La grande novità è tutta qui: rapporto di amore, impegno di amore, comunione di amore, non di un amore che si alimenta di sé, fiamma immobile (come anche potremmo pensare), che brucia in se stessa. Si potrebbe anche pensare cioè ad uomini che, stimolati dal ricordo di un grande eroe, di un grande santo, sollecitati all’imitazione delle gesta di lui, si esaltano e cercano di vivere la sua stessa fiamma di amore, di amarlo, illudendosi di stabilire una comunione con un’ombra, con un ricordo. Questa può essere l’impressione che hanno coloro che non credono della nostra vita cristiana: che noi si viva soltanto una vita fittizia, una vita irreale. Di fatto questi uomini credono nella vita cristiana soltanto nella misura che la vita cristiana si identifica a un’alta moralità, all’esercizio delle virtù, ma il santo non sa nulla delle sue virtù. Il santo vive, dicevo prima, un rapporto reale: l’amore. Vive un rapporto personale con una persona vivente: è un amico, il santo. Chi vive una vita morale cerca la sua perfezione, chi ama il Cristo si dimentica di sé, non gli interessa d’essere santo, di esser perfetto, non gli interessa di far nulla: quello che vuole è conoscere Colui che ama, è vivere con Colui che ama, è vedere, toccare Colui che ama.

(…) La Chiesa non ci fa tante esortazioni, non ci chiama a nessuna virtù: ci pone di fronte a Lui che invita i discepoli a mangiare con Lui l’ultima Cena, ci invita ad entrare con Lui nella notte, nel giardino e a partecipare alla sua agonia, ci invita a salire con Lui il monte del Golgota, ci invita a contemplarLo nella sua Passione, ad ascoltare la sua preghiera, ci invita a riceverLo morto sulle nostre braccia, come la Vergine.

(…) Questo è vivere il mistero della Pasqua nel Cristianesimo!
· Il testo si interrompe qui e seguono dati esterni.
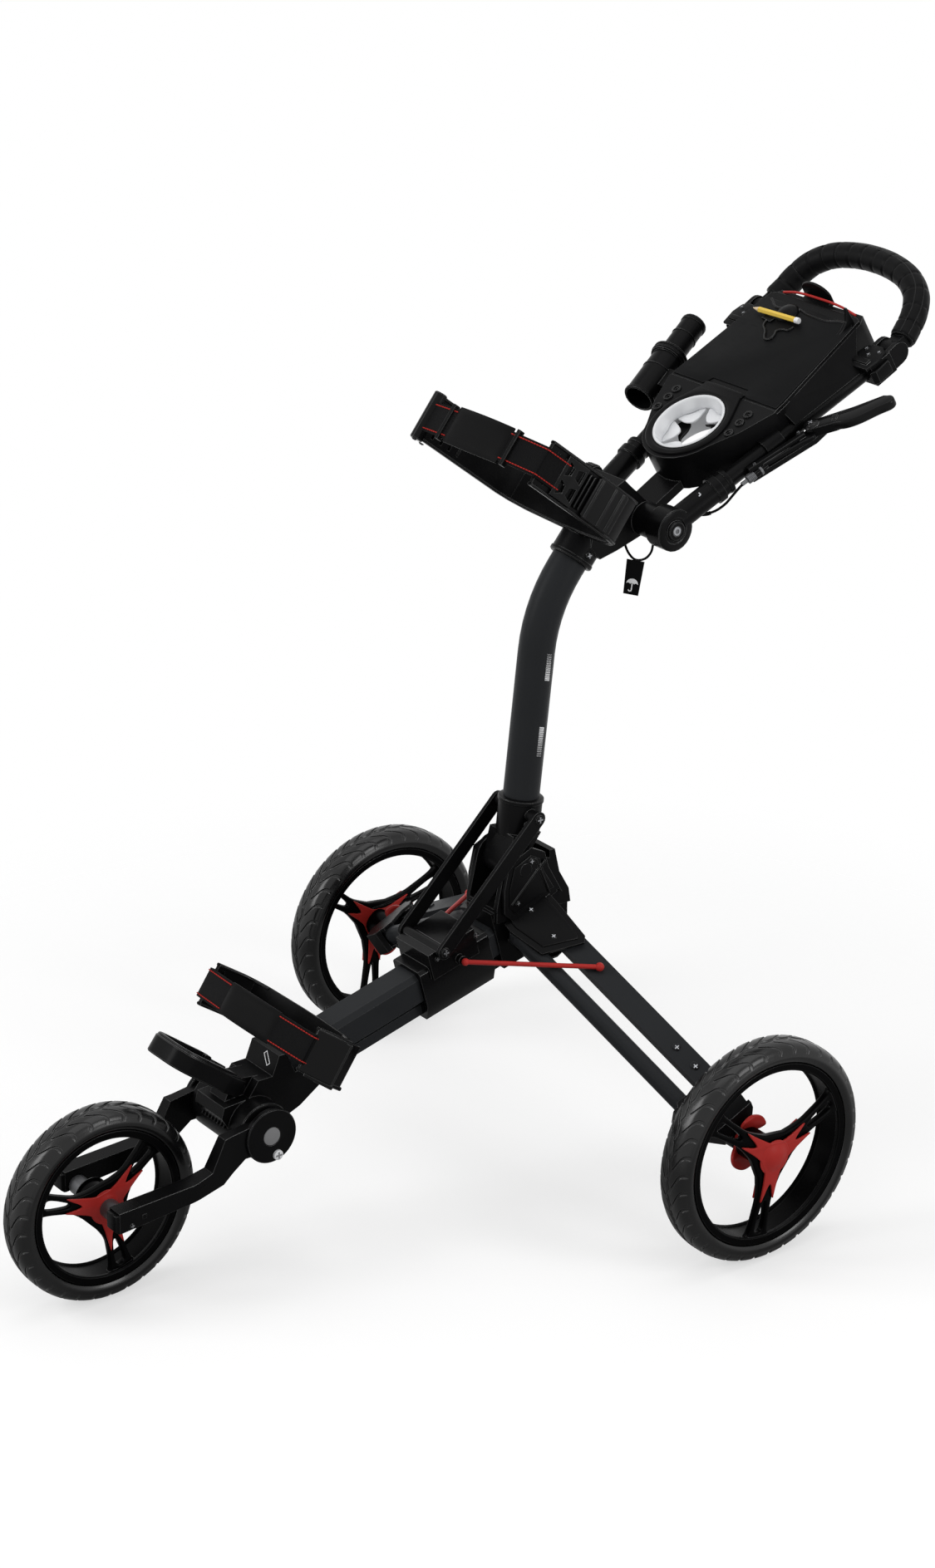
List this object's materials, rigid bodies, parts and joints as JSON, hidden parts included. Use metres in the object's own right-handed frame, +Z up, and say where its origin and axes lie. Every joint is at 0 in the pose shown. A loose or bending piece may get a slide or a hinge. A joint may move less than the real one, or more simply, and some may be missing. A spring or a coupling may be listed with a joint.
{
  "type": "golf push cart",
  "caption": "Folding three-wheeled push cart with two strapped bag cradles, a curved column, a console handle with cup holder, and spoked foam wheels.",
  "frame": {"origin": "on the floor, under the middle of the cart's box", "axes": "+Z up, the front wheel towards -Y, X across the cart"},
  "size_m": [0.8166, 1.291, 1.0719],
  "materials": {
    "body_plastic": "moulded near-black plastic, satin",
    "charcoal_paint": "satin charcoal powder coat on aluminium tube",
    "wheel_plastic": "moulded black plastic, slightly glossy",
    "tyre": "black foam rubber with moulded tread",
    "red_plastic": "moulded red plastic",
    "red_paint": "red coated steel rod",
    "steel": "zinc plated steel",
    "webbing": "black webbing with red stitching",
    "white_plastic": "white plastic with grey shading",
    "pencil_paint": "yellow painted pencil",
    "grip_rubber": "moulded grip rubber with panel grooves",
    "tag_rubber": "soft black rubber",
    "cable_jacket": "black cable jacket",
    "red_elastic": "red elastic cord"
  },
  "bodies": {
    "chassis": {"front_tube": "charcoal_paint", "hub_body": "body_plastic", "hub_cover_left": "body_plastic", "hub_cover_right": "body_plastic", "lower_bracket": "body_plastic", "lower_cradle": "body_plastic", "lower_strap": "webbing"},
    "fork": {"fork_arm_left": "charcoal_paint", "fork_arm_right": "charcoal_paint", "fork_pivot_bolt": "steel", "front_axle": "steel"},
    "front_wheel": {"front_tyre": "tyre", "front_rim": "wheel_plastic", "front_hub_cap_left": "red_plastic", "front_hub_cap_right": "red_plastic"},
    "bag_stop": {"bag_stop_hoop": "body_plastic"},
    "carriage": {"carriage": "body_plastic"},
    "column": {"column_base": "body_plastic", "column": "charcoal_paint", "column_head": "body_plastic", "upper_cradle": "body_plastic", "upper_strap": "webbing", "handle_pivot_bolt": "steel", "tag_cord": "tag_rubber", "tag": "tag_rubber"},
    "knob": {"cradle_knob": "body_plastic"},
    "handle": {"handle_tube_left": "charcoal_paint", "handle_tube_right": "charcoal_paint", "console_body": "body_plastic", "cup_liner": "white_plastic", "umbrella_holder": "body_plastic", "brake_bracket": "body_plastic", "brake_cable": "cable_jacket", "grip_clamp_left": "body_plastic", "grip_clamp_right": "body_plastic", "card_elastic": "red_elastic"},
    "lid": {"console_lid": "body_plastic", "pencil": "pencil_paint"},
    "lever": {"brake_lever": "body_plastic"},
    "grip": {"grip": "grip_rubber"},
    "strut_left": {"strut_left": "body_plastic"},
    "leg_left": {"leg_bar_left": "charcoal_paint"},
    "leg_rod_left": {"leg_rod_left": "charcoal_paint", "leg_cable": "cable_jacket"},
    "wheel_bracket_left": {"wheel_bracket_left": "body_plastic"},
    "release_tab_left": {"release_tab_left": "red_plastic"},
    "rear_wheel_left": {"rear_tyre_left": "tyre", "rear_rim_left": "wheel_plastic", "hub_cap_left": "red_plastic"},
    "push_rod_left": {"push_rod_left": "red_paint"},
    "strut_right": {"strut_right": "body_plastic"},
    "leg_right": {"leg_bar_right": "charcoal_paint"},
    "leg_rod_right": {"leg_rod_right": "charcoal_paint"},
    "wheel_bracket_right": {"wheel_bracket_right": "body_plastic"},
    "release_tab_right": {"release_tab_right": "red_plastic"},
    "rear_wheel_right": {"rear_tyre_right": "tyre", "rear_rim_right": "wheel_plastic", "hub_cap_right": "red_plastic"},
    "push_rod_right": {"push_rod_right": "red_paint"}
  },
  "joints": [
    {"name": "column_fold", "type": "hinge", "parent": "chassis", "child": "column", "pos_m": [0, 0.06554, 0.397], "axis": [1, 0, 0], "range_deg": [0, 95]},
    {"name": "carriage_slide", "type": "slide", "parent": "chassis", "child": "carriage", "axis": [0, -0.9681, -0.2504], "range_m": [0, 0.1071]},
    {"name": "strut_left_pivot", "type": "hinge", "parent": "column", "child": "strut_left", "pos_m": [0.04, 0.08204, 0.461], "axis": [1, 0, 0], "range_deg": [-105.5, 0]},
    {"name": "leg_left_swing", "type": "hinge", "parent": "chassis", "child": "leg_left", "pos_m": [0.06, 0.09754, 0.3186], "axis": [0.4995, -0.3473, 0.7936], "range_deg": [-84.6, 0]},
    {"name": "leg_rod_left_swing", "type": "hinge", "parent": "chassis", "child": "leg_rod_left", "pos_m": [0.03726, 0.05358, 0.31368], "axis": [0.4995, -0.3473, 0.7936], "range_deg": [-84.6, 0]},
    {"name": "wheel_bracket_left_turn", "type": "hinge", "parent": "leg_left", "child": "wheel_bracket_left", "pos_m": [0.325, 0.15054, 0.175], "axis": [0.4995, -0.3473, 0.7936], "range_deg": [0, 84.6]},
    {"name": "rear_wheel_left_spin", "type": "hinge", "parent": "wheel_bracket_left", "child": "rear_wheel_left", "pos_m": [0.3845, 0.15014, 0.14], "axis": [1, 0, 0], "continuous": true},
    {"name": "release_tab_left_press", "type": "slide", "parent": "wheel_bracket_left", "child": "release_tab_left", "axis": [-1, 0, 0], "range_m": [0, 0.0018], "stiffness_N_per_m": 400},
    {"name": "push_rod_left_turn", "type": "hinge", "parent": "carriage", "child": "push_rod_left", "pos_m": [0.045, -0.03046, 0.304], "axis": [0.3801, -0.1633, 0.9104], "range_deg": [0, 26.1]},
    {"name": "strut_right_pivot", "type": "hinge", "parent": "column", "child": "strut_right", "pos_m": [-0.04, 0.08204, 0.461], "axis": [1, 0, 0], "range_deg": [-105.5, 0]},
    {"name": "leg_right_swing", "type": "hinge", "parent": "chassis", "child": "leg_right", "pos_m": [-0.06, 0.09754, 0.3186], "axis": [-0.4995, -0.3473, 0.7936], "range_deg": [0, 84.6]},
    {"name": "leg_rod_right_swing", "type": "hinge", "parent": "chassis", "child": "leg_rod_right", "pos_m": [-0.03726, 0.05358, 0.31368], "axis": [-0.4995, -0.3473, 0.7936], "range_deg": [0, 84.6]},
    {"name": "wheel_bracket_right_turn", "type": "hinge", "parent": "leg_right", "child": "wheel_bracket_right", "pos_m": [-0.325, 0.15054, 0.175], "axis": [-0.4995, -0.3473, 0.7936], "range_deg": [-84.6, 0]},
    {"name": "rear_wheel_right_spin", "type": "hinge", "parent": "wheel_bracket_right", "child": "rear_wheel_right", "pos_m": [-0.3845, 0.15014, 0.14], "axis": [1, 0, 0], "continuous": true},
    {"name": "release_tab_right_press", "type": "slide", "parent": "wheel_bracket_right", "child": "release_tab_right", "axis": [1, 0, 0], "range_m": [0, 0.0018], "stiffness_N_per_m": 400},
    {"name": "push_rod_right_turn", "type": "hinge", "parent": "carriage", "child": "push_rod_right", "pos_m": [-0.045, -0.03046, 0.304], "axis": [-0.3801, -0.1633, 0.9104], "range_deg": [-26.1, 0]},
    {"name": "handle_fold", "type": "hinge", "parent": "column", "child": "handle", "pos_m": [0, 0.24954, 0.806], "axis": [1, 0, 0], "range_deg": [-98, 0]},
    {"name": "grip_tilt", "type": "hinge", "parent": "handle", "child": "grip", "pos_m": [0, 0.55438, 0.982], "axis": [1, 0, 0], "range_deg": [-20, 30]},
    {"name": "lid_hinge", "type": "hinge", "parent": "handle", "child": "lid", "pos_m": [0, 0.53812, 1.01418], "axis": [1, 0, 0], "range_deg": [-98, 0]},
    {"name": "brake_lever_pull", "type": "hinge", "parent": "handle", "child": "lever", "pos_m": [0.126, 0.42621, 0.908], "axis": [0, -0.5, 0.866], "range_deg": [0, 22], "stiffness_Nm_per_rad": 0.6},
    {"name": "cradle_knob_turn", "type": "hinge", "parent": "column", "child": "knob", "pos_m": [-0.04, 0.21954, 0.85], "axis": [1, 0, 0], "continuous": true},
    {"name": "bag_stop_fold", "type": "hinge", "parent": "chassis", "child": "bag_stop", "pos_m": [0, -0.34446, 0.222], "axis": [1, 0, 0], "range_deg": [-35, 0]},
    {"name": "fork_fold", "type": "hinge", "parent": "chassis", "child": "fork", "pos_m": [0, -0.32946, 0.173], "axis": [1, 0, 0], "range_deg": [0, 130]},
    {"name": "front_wheel_spin", "type": "hinge", "parent": "fork", "child": "front_wheel", "pos_m": [0, -0.52446, 0.121], "axis": [1, 0, 0], "continuous": true}
  ],
  "couplings": [
    {"joint": "carriage_slide", "follows": "column_fold", "m_per_rad": 0.064387},
    {"joint": "strut_left_pivot", "follows": "column_fold", "ratio": -1.1049},
    {"joint": "leg_left_swing", "follows": "column_fold", "ratio": -0.8878},
    {"joint": "leg_rod_left_swing", "follows": "column_fold", "ratio": -0.8878},
    {"joint": "wheel_bracket_left_turn", "follows": "column_fold", "ratio": 0.8878},
    {"joint": "push_rod_left_turn", "follows": "column_fold", "ratio": 0.26935},
    {"joint": "strut_right_pivot", "follows": "column_fold", "ratio": -1.1049},
    {"joint": "leg_right_swing", "follows": "column_fold", "ratio": 0.8878},
    {"joint": "leg_rod_right_swing", "follows": "column_fold", "ratio": 0.8878},
    {"joint": "wheel_bracket_right_turn", "follows": "column_fold", "ratio": -0.8878},
    {"joint": "push_rod_right_turn", "follows": "column_fold", "ratio": -0.26935}
  ]
}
Già non era esercizio di moralità nemmeno la celebrazione della Pasqua per i Giudei, tanto meno lo è per noi cristiani. Se i Giudei vivevano la memoria di un avvenimento lontano di liberazione, la storia, tuttavia non vivevano ancora un rapporto di amore con una persona. Dio si manifestava attraverso una teofania in cui Egli rimaneva inafferrabile anche se dava qualche segno di una sua presenza. Qua, la Pasqua cristiana viene celebrata nella presenza di Lui che muore, nella presenza di Lui che risorge. Sempre viviamo la Pasqua ma quanto più dobbiamo vivere in questi giorni, questo contatto con Lui; amici, fratelli noi siamo, carne della sua carne, ossa delle sue ossa. Questo noi siamo: un cuor solo e soprattutto un corpo solo. A questo ci chiama la liturgia della Chiesa, a vivere una unione nuziale onde l’amore ci fonde in uno, ci fa vivere una medesima vita. Non per nulla è proprio con la sua Morte di Croce che Egli ha lavato la Sua Sposa e l’ha unita a Sé, lavata nel Suo Sangue, purificata nel Suo Sangue, per unirla a Sé nell’amore.

Viviamo il mistero della Pasqua come mistero di questa unione nuziale onde tutto riceviamo dal Cristo, onde in tutto ci ordiniamo a Lui, onde nell’amore noi diveniamo con Lui, veramente, un solo Spirito (…)”.